I take the empty bottle from him. “You don’t have to stay,” I say, definitively. He understands it to mean “I don’t want you to stay.”

“I should get going,” he says, loudly enough for anyone who would bother to overhear. “Big case going to court next week.” He casually gives me a polite, perfunctory peck on the cheek and then says good-bye to his guy friends. No one else would see anything amiss in our behavior—just two people who remained friendly after the end of their college romance.

About an hour after the fireworks have ended, Emma and Robert have gone back to suburban Jersey, Mia and David have gone to bed like the almost-old-married couple that they are, and Kate, dear Kate, has gone on to some club with a couple of guys. There are no surprise texts from Nick, saying he’s back early and can he come by? At least I have Suzanne, who stays until everyone else has left, to help me clean up and then to relax on my couch with some of the leftover beer (it’s not a successful event if you haven’t bought enough to have a few left for later). She is a bit giddy, having had several drinks and almost no alcohol tolerance. We have gone through the usual after-party recap—“Great to see so-and-so, can’t believe who is dating who, what
was
she wearing, anyway?”

Then Suzanne sighs and gets that faraway look. “So if I get married again, will you plan me the most fantastic wedding you’ve ever done?”
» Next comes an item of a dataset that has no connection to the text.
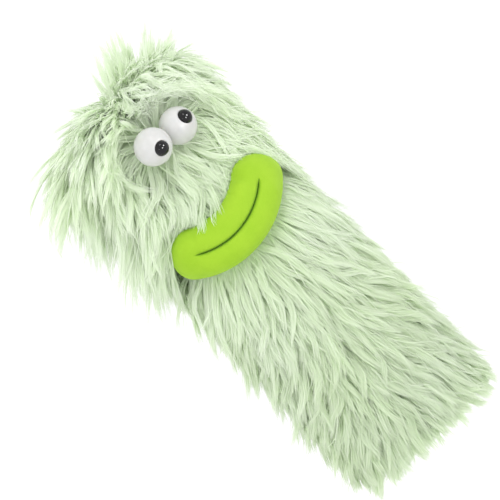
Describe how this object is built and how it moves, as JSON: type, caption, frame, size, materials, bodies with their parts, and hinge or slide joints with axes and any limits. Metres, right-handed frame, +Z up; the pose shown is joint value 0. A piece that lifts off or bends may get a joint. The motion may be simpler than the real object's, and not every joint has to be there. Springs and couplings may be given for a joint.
{
  "type": "moving mouth puppet",
  "caption": "Long-pile furry hand puppet: a padded, lined sleeve with a head that tilts and a jaw that drops, soft padded lips and ball eyes on shanks.",
  "frame": {"origin": "middle of the hand opening, in the plane of the hem", "axes": "+Z up along the sleeve to the crown, -Y the way the face looks, +X to the right as the viewer faces the mouth"},
  "size_m": [0.1076, 0.0874, 0.2404],
  "materials": {
    "pile_fabric": "matte",
    "lip_plush": "matte",
    "lining_fabric": "matte",
    "wadding": "matte",
    "mouth_cloth": "matte",
    "mouth_board": "matte",
    "sewn_tape": "matte",
    "eye_shell": "satin",
    "pupil_black": "gloss",
    "washer_plastic": "matte"
  },
  "bodies": {
    "sleeve": {"sleeve_front_panel": "pile_fabric", "sleeve_back_panel": "pile_fabric", "sleeve_padding": "wadding", "sleeve_lining": "lining_fabric", "hem_facing": "sewn_tape", "mouth_fold_welt": "sewn_tape", "nape_fold": "pile_fabric", "chin_fold": "pile_fabric"},
    "head": {"head_front_panel": "pile_fabric", "head_back_panel": "pile_fabric", "crown_tuft": "pile_fabric", "side_locks": "pile_fabric", "head_padding": "wadding", "finger_pocket": "lining_fabric", "upper_mouth_plate": "mouth_board", "mouth_roof_lining": "mouth_cloth", "upper_lip_cover": "lip_plush", "upper_lip_filling": "wadding", "left_eyeball": "eye_shell", "left_pupil": "pupil_black", "left_eye_washer": "washer_plastic", "right_eyeball": "eye_shell", "right_pupil": "pupil_black", "right_eye_washer": "washer_plastic"},
    "jaw": {"chin_panel": "pile_fabric", "thumb_pocket": "lining_fabric", "lower_mouth_plate": "mouth_board", "mouth_floor_lining": "mouth_cloth", "lower_lip_cover": "lip_plush", "lower_lip_filling": "wadding"}
  },
  "joints": [
    {"name": "head_tilt", "type": "hinge", "parent": "sleeve", "child": "head", "pos_m": [0, 0, 0.145], "axis": [-1, 0, 0], "range_deg": [0, 25], "stiffness_Nm_per_rad": 0.12, "springref_deg": -20.05, "deforming": ["nape_fold"]},
    {"name": "jaw_drop", "type": "hinge", "parent": "sleeve", "child": "jaw", "pos_m": [0, 0, 0.145], "axis": [1, 0, 0], "range_deg": [0, 25], "stiffness_Nm_per_rad": 0.05, "springref_deg": -20.05, "deforming": ["chin_fold"]}
  ]
}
I roll my eyes, but not so that she can see. “Of course I will, but who will you be getting married to? You’ve only been on like three dates with this last guy. Why didn’t you bring him to the party, anyway?”

“Oh, don’t be silly, Cass, it is way too early to introduce him to all my friends. I’m still trying to make a good impression, you know.”

“Thanks.”

“You know what I mean. You just never know what someone will say at a party like this. I mean, someone could mention my ex or something. He knows I was married before, but I don’t need anyone bringing up old stories about me.”

“Understood. But then it’s probably too early for wedding fantasies.” I don’t like to burst Suzanne’s bubble—God knows she has been disappointed by men quite enough—but she still has some old-fashioned naïveté that I hope doesn’t get her more hurt in the long run. And I’ll admit it, this thing with Kevin, whatever this
thing
is, has made me out of sorts.

“Don’t worry. I’m not completely head over heels or anything. I’ve just been thinking
generally
that if I were to get married again, I would want my wedding to be really special. Not the student budget one—no offense, you did a fabulous job with what you had to work with.”

“None taken. I know what you mean. I’ve done several weddings where it’s the second time around for at least one person. And they are always more elaborate than the first.”